Until very recently, cycling to Central London from Leytonstone was a chore – and a potentially lethal one. Anyone riding the most direct east-west route had to negotiate Bow Roundabout, scene of the tragic deaths of Brian Dorling, Svitlana Tereshchenko and Venera Minakhmetova, all of whom were killed by HGVs. The only other practical route was via Ruckholt Road, a three-lane horrorshow with juggernauts from New Spitalfields Market inches from your elbow. It was here in 2012, that cyclist Dan Harris was killed by an Olympic shuttle bus. In November last year, six London cyclists were killed within two weeks – nearly half the grim total of 14 for the year.
Last summer I more or less gave up commuting by bicycle, but the fortnight of deaths was the last straw. I just couldn’t face Bow anymore – and I’m a very experienced and assertive urban cyclist. I decided that until something significant changed for the better, my ride would take me no further than the Tube station.

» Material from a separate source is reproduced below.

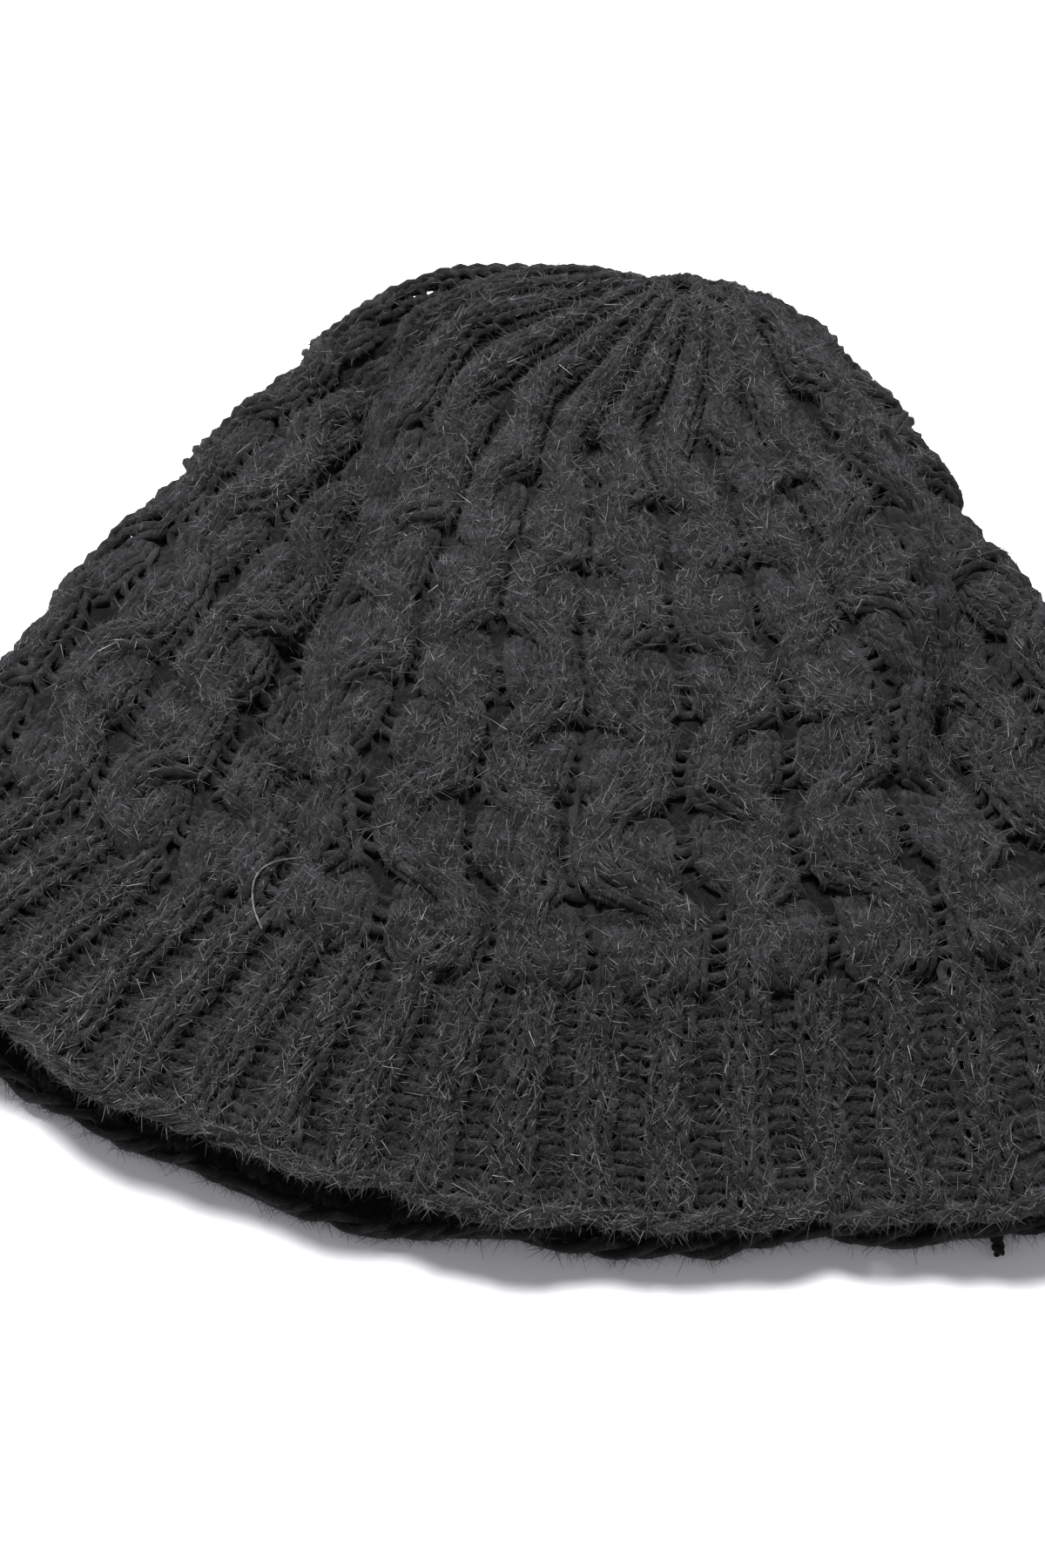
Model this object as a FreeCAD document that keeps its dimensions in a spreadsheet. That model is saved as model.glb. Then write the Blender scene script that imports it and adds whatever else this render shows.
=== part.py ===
import FreeCAD, Part
import os

# Chunky knitted beanie lying flat, mouth towards -Y and crown towards +Y.
# Two soft halves meet at the side folds: the back half rests on the table
# and the front half lies over it, with the head cavity between them.
# Origin: centre of the footprint, on the surface that the beanie rests on.

PARTS_FOLDER = "parts"

# Driving dimensions in millimetres.
DIMENSIONS = [
    ("hat_length", 243.0),         # middle of the brim to the far edge of the crown
    ("hat_half_width", 131.0),     # half of the flat width, across the side folds
    ("brim_radius", 220.0),        # the brim line and the knitted rows are arcs
    ("rim_depth", 4.0),            # cast-on edge
    ("rib_depth", 40.0),           # ribbed band behind the cast-on edge
    ("fabric_thickness", 8.0),     # cables and ribs included
    ("fold_height", 15.0),         # the side folds, where the halves meet
    ("hat_height", 40.0),          # both halves together
    ("halves_gap", 0.3),           # clearance between the halves
    ("front_roll", 14.0),          # rounding of the front half's outline
    ("back_roll", 9.0),            # rounding of the back half's outline
    ("crown_offset", 10.0),        # the gathers sit a little to one side
    ("crown_inset", 22.0),         # gathers to the far edge
    ("crown_reach", 48.0),         # radius of the gathered region
    ("gather_hole", 7.0),          # radius left in the middle of the gathers
    ("gather_ring", 5.0),          # radius of the drawn-up yarn
    ("yarn_radius", 1.3),
    ("crown_tail_length", 38.0),   # woven-in end on the inside
    ("brim_tail_length", 8.0),     # cut end at the cast-on edge
    ("brim_tail_side", 97.0),      # sideways place of that end
    ("brim_tail_lift", 2.0),       # height of that end over the table
    ("tail_clearance", 0.1),
    ("tool_margin", 10.0),         # how far the cutting solids pass the fabric
]


def make_sheet(document):
    """Spreadsheet with one named cell per driving dimension."""
    sheet = document.addObject("Spreadsheet::Sheet", "D")
    sheet.Label = "Dimensions"
    for row, (alias, value) in enumerate(DIMENSIONS, start=1):
        sheet.set("A%d" % row, alias)
        sheet.set("B%d" % row, str(value))
        sheet.setAlias("B%d" % row, alias)
    document.recompute()
    return sheet


def bind(feature, **expressions):
    """Bind properties of a feature to expressions over the sheet."""
    for name, expression in expressions.items():
        feature.setExpression(name, expression)
    return feature


def place(feature, x="0", y="0", z="0"):
    """Bind the feature's position."""
    for axis, expression in (("x", x), ("y", y), ("z", z)):
        feature.setExpression("Placement.Base." + axis, expression)
    return feature


def cylinder(document, name, radius, height, x="0", y="0", z="0"):
    """Vertical cylinder bound to the sheet."""
    feature = document.addObject("Part::Cylinder", name)
    bind(feature, Radius=radius, Height=height)
    return place(feature, x, y, z)


def boolean(document, kind, name, base, tool):
    """Part::Cut, or Part::Common of a base and a tool."""
    feature = document.addObject("Part::" + kind, name)
    feature.Base = base
    feature.Tool = tool
    return feature


def dome(document, name, inset, height, z):
    """Elliptical prism whose long axis points at the crown."""
    outline = document.addObject("Part::Ellipse", name + "_outline")
    outline.Placement.Rotation = FreeCAD.Rotation(FreeCAD.Vector(0, 0, 1), 90)
    corner = "(D.brim_radius - sqrt(D.brim_radius^2 - D.hat_half_width^2))"
    long_radius = "D.hat_length - %s - %s" % (corner, inset)
    short_radius = "D.hat_half_width - %s" % inset
    bind(outline, MajorRadius=long_radius, MinorRadius=short_radius)
    place(outline, y=corner + " - D.hat_length / 2", z=z)
    prism = document.addObject("Part::Extrusion", name)
    prism.Base = outline
    prism.DirMode = "Custom"
    prism.Dir = FreeCAD.Vector(0, 0, 1)
    prism.Solid = True
    bind(prism, LengthFwd=height)
    return prism


def brim_cylinder(document, name, setback):
    """Everything inside the brim arc, moved back by setback."""
    return cylinder(
        document, name,
        radius="D.brim_radius - (%s)" % setback,
        height="D.hat_height + 2 * D.tool_margin",
        y="D.brim_radius - D.hat_length / 2",
        z="-D.tool_margin",
    )


def rounded(document, name, blank, level, radius):
    """Round the outline's edges that lie at the given level, away from the brim."""
    document.recompute()
    edges = [
        index
        for index, edge in enumerate(blank.Shape.Edges, start=1)
        if abs(edge.BoundBox.ZMin - level) < 0.01
        and abs(edge.BoundBox.ZMax - level) < 0.01
        and edge.BoundBox.YMax > 0
    ]
    if not edges:
        raise RuntimeError("%s: no outline edge at %.1f mm" % (name, level))
    fillet = document.addObject("Part::Fillet", name)
    fillet.Base = blank
    fillet.Edges = [(index, radius, radius) for index in edges]
    return fillet


def half_shell(document, side, z, height, cavity_z, cavity_height, level, roll):
    """One half of the beanie: a rounded tray of knitted fabric, open at the brim."""
    blank = boolean(
        document, "Common", side + "_blank",
        dome(document, side + "_dome", "0", height, z),
        brim_cylinder(document, side + "_brim", "0"),
    )
    body = rounded(document, side + "_rounded", blank, level, roll)
    cavity = dome(document, side + "_cavity", "D.fabric_thickness", cavity_height, cavity_z)
    return boolean(document, "Cut", side + "_shell", body, cavity)


def split_half(document, side, shell, crown_column):
    """Cut one half into cast-on edge, ribbed band, cabled body and crown."""
    inside_rim = brim_cylinder(document, side + "_inside_rim", "D.rim_depth")
    inside_rib = brim_cylinder(document, side + "_inside_rib", "D.rim_depth + D.rib_depth")
    rim = boolean(document, "Cut", "cast_on_edge_" + side, shell, inside_rim)
    behind_rim = boolean(document, "Common", side + "_behind_rim", shell, inside_rim)
    rib = boolean(document, "Cut", "rib_band_" + side, behind_rim, inside_rib)
    behind_rib = boolean(document, "Common", side + "_behind_rib", shell, inside_rib)
    body = boolean(document, "Cut", "cable_body_" + side, behind_rib, crown_column)
    crown = boolean(document, "Common", "crown_" + side, behind_rib, crown_column)
    return [rim, rib, body, crown]


def crown_cylinder(document, name, radius):
    """Vertical cylinder about the middle of the gathers."""
    return cylinder(
        document, name,
        radius=radius,
        height="D.hat_height + 2 * D.tool_margin",
        x="D.crown_offset",
        y="D.hat_length / 2 - D.crown_inset",
        z="-D.tool_margin",
    )


def front_half(document, sheet):
    """The half on top, with the opening that the gathers leave."""
    shell = half_shell(
        document, "front",
        z="D.fold_height + D.halves_gap / 2",
        height="D.hat_height - D.fold_height - D.halves_gap / 2",
        cavity_z="0",
        cavity_height="D.hat_height - D.fabric_thickness",
        level=sheet.hat_height,
        roll=sheet.front_roll,
    )
    column = crown_cylinder(document, "front_crown_column", "D.crown_reach")
    nodes = split_half(document, "front", shell, column)
    crown = nodes.pop()
    crown.Label = "crown_front_blank"
    hole = crown_cylinder(document, "gather_opening", "D.gather_hole")
    pierced = boolean(document, "Cut", "crown_front_pierced", crown, hole)
    pierced.Label = "crown_front"
    return nodes + [pierced]


def back_half(document, sheet):
    """The half that lies on the table."""
    shell = half_shell(
        document, "back",
        z="0",
        height="D.fold_height - D.halves_gap / 2",
        cavity_z="D.fabric_thickness",
        cavity_height="D.hat_height",
        level=0.0,
        roll=sheet.back_roll,
    )
    column = crown_cylinder(document, "back_crown_column", "D.crown_reach")
    return split_half(document, "back", shell, column)


def gather_yarn(document):
    """Yarn ring that draws the last row of stitches together."""
    ring = document.addObject("Part::Torus", "crown_gather_yarn")
    bind(ring, Radius1="D.gather_ring", Radius2="D.yarn_radius")
    return place(
        ring,
        x="D.crown_offset",
        y="D.hat_length / 2 - D.crown_inset",
        z="D.hat_height - D.fabric_thickness / 2",
    )


def crown_tail(document):
    """End of the gathering yarn, woven in along the inside of the crown."""
    tail = document.addObject("Part::Cylinder", "crown_yarn_tail")
    tail.Placement.Rotation = FreeCAD.Rotation(FreeCAD.Vector(1, 0, 0), 90)
    bind(tail, Radius="D.yarn_radius", Height="D.crown_tail_length")
    return place(
        tail,
        x="D.crown_offset",
        y="D.hat_length / 2 - D.crown_inset",
        z="D.hat_height - D.fabric_thickness - D.yarn_radius - D.tail_clearance",
    )


def brim_tail(document):
    """Cut end of the cast-on yarn, lying on the table in front of the edge."""
    tail = document.addObject("Part::Cylinder", "brim_yarn_tail")
    tail.Placement.Rotation = FreeCAD.Rotation(FreeCAD.Vector(1, 0, 0), 90)
    bind(tail, Radius="D.yarn_radius", Height="D.brim_tail_length")
    near_side = "(D.brim_tail_side - D.yarn_radius)"
    edge = "D.brim_radius - sqrt(D.brim_radius^2 - %s^2)" % near_side
    return place(
        tail,
        x="D.brim_tail_side",
        y=edge + " - D.hat_length / 2 - D.tail_clearance",
        z="D.yarn_radius + D.brim_tail_lift",
    )


def check(document, nodes):
    """Stop before anything is written if a feature failed."""
    for feature in document.Objects:
        if "Invalid" in feature.State or "Error" in feature.State:
            raise RuntimeError("%s failed: %s" % (feature.Name, feature.State))
    for node in nodes:
        if node.Shape.isNull() or not node.Shape.isValid():
            raise RuntimeError("%s has no valid shape" % node.Label)


def export(nodes):
    """Write one file per node."""
    os.makedirs(PARTS_FOLDER, exist_ok=True)
    for node in nodes:
        node.Shape.exportStep(os.path.join(PARTS_FOLDER, node.Label + ".step"))
        box = node.Shape.BoundBox
        print("%-20s %d solid(s) %10.0f mm3  x %.1f..%.1f  y %.1f..%.1f  z %.1f..%.1f" % (
            node.Label, len(node.Shape.Solids), node.Shape.Volume,
            box.XMin, box.XMax, box.YMin, box.YMax, box.ZMin, box.ZMax))


def main():
    document = FreeCAD.newDocument("beanie")
    sheet = make_sheet(document)
    nodes = front_half(document, sheet) + back_half(document, sheet)
    nodes += [gather_yarn(document), crown_tail(document), brim_tail(document)]
    document.recompute()
    check(document, nodes)
    export(nodes)


main()
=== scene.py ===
"""Charcoal brushed-wool beanie lying flat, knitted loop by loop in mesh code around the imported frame."""

import math

import bpy
import numpy as np
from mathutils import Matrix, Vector


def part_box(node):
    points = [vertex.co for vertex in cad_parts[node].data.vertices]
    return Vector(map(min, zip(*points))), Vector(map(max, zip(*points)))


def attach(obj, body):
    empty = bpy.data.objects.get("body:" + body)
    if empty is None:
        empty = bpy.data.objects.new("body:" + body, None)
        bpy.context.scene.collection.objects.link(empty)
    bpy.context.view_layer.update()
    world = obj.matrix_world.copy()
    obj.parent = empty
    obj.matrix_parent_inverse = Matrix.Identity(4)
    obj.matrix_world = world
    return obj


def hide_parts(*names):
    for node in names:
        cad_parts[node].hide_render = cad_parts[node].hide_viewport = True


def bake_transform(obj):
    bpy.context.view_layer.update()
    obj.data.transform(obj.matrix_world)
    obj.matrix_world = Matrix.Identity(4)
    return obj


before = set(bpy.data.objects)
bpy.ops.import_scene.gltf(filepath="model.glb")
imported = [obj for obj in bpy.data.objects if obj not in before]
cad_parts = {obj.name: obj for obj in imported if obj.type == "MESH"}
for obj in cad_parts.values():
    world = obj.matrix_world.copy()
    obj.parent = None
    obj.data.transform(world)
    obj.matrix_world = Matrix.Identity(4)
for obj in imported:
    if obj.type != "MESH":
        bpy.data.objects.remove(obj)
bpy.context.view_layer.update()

MM = 0.001
random = np.random.default_rng(11)

# Middle of the fabric, in millimetres. y is measured from the middle of the brim.
HALF_LENGTH = 121.5
HALF_WIDTH = 127.5
CORNER_Y = 43.0
DOME_LENGTH = 196.0
FAR_EDGE = 237.5
ACROSS_POWER = 1.9
ALONG_POWER = 1.7
OUTLINE_END = 1.25
CROWN_X = 10.0
CROWN_Y = 231.0
CROWN_Z = 21.0
CROWN_RING = 3.5
FOLD_RADIUS = 10.5

# Lines of the hat's large forms, in millimetres: (where, how much).
RIM_HEIGHT = ([-131, -110, -50, 0, 36, 70, 95, 112, 131], [25, 24, 21, 17.5, 15.5, 15, 17, 21, 22])
VALLEY = ([50, 73, 95, 125, 154, 192, 205, 223, 240], [-38, -49, -52, -54, -51, -55, -48, -32, -10])
RIDGE = ([60, 101, 128, 144, 174, 190, 212, 240], [70, 63, 62, 64, 55, 48, 32, 12])
PLEAT = ([150, 190, 215, 240], [-13, -1, 4, 8])
RIGHT_SIDE = ([115, 150, 172, 198, 215, 235], [0, -6, -9, -8, -4, 0])
LEFT_SIDE = ([120, 150, 185, 203, 220, 235], [1, 4, 2, -2, -8, -3])
BRIM = ([-128, -92, -52, -15, 20, 54, 72, 89, 106, 128], [-6, -4, -2, -1, 1, 1, -2, -6, -9, -10])
VALLEY_DEPTH = 16.5
VALLEY_WIDTH = 8.5
LEFT_SINK = 5.5
RIDGE_RISE = 6.0
RIDGE_DROP = 11.0
PLEAT_DEPTH = 5.0
FOLD_WIDTH = 8.0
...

Well, now a change has come. The Olympic Park has fully reopened, and after some experimentation I’ve found a route to work that I actually enjoy. It removes the Bow/Mile End/Aldgate sections entirely. Most of it is on fairly quiet roads, and a pleasing amount of riding is away from traffic completely. It’s a straight line from Lake House Road in Wanstead Flats through the Olympic Park to Hackney Wick – where you can drop down to street level in a lift. A twiddly bit via Wallis Road, over the A12 on a shared footbridge and you’re in lovely Victoria Park. From here, all of central London awaits you. Of course, any sensible country would have made the largest city park constructed for 150 years into a paradise for cyclists. This being Britain there isn’t even a cycle path leading to the Velodrome, although there is a nice car park.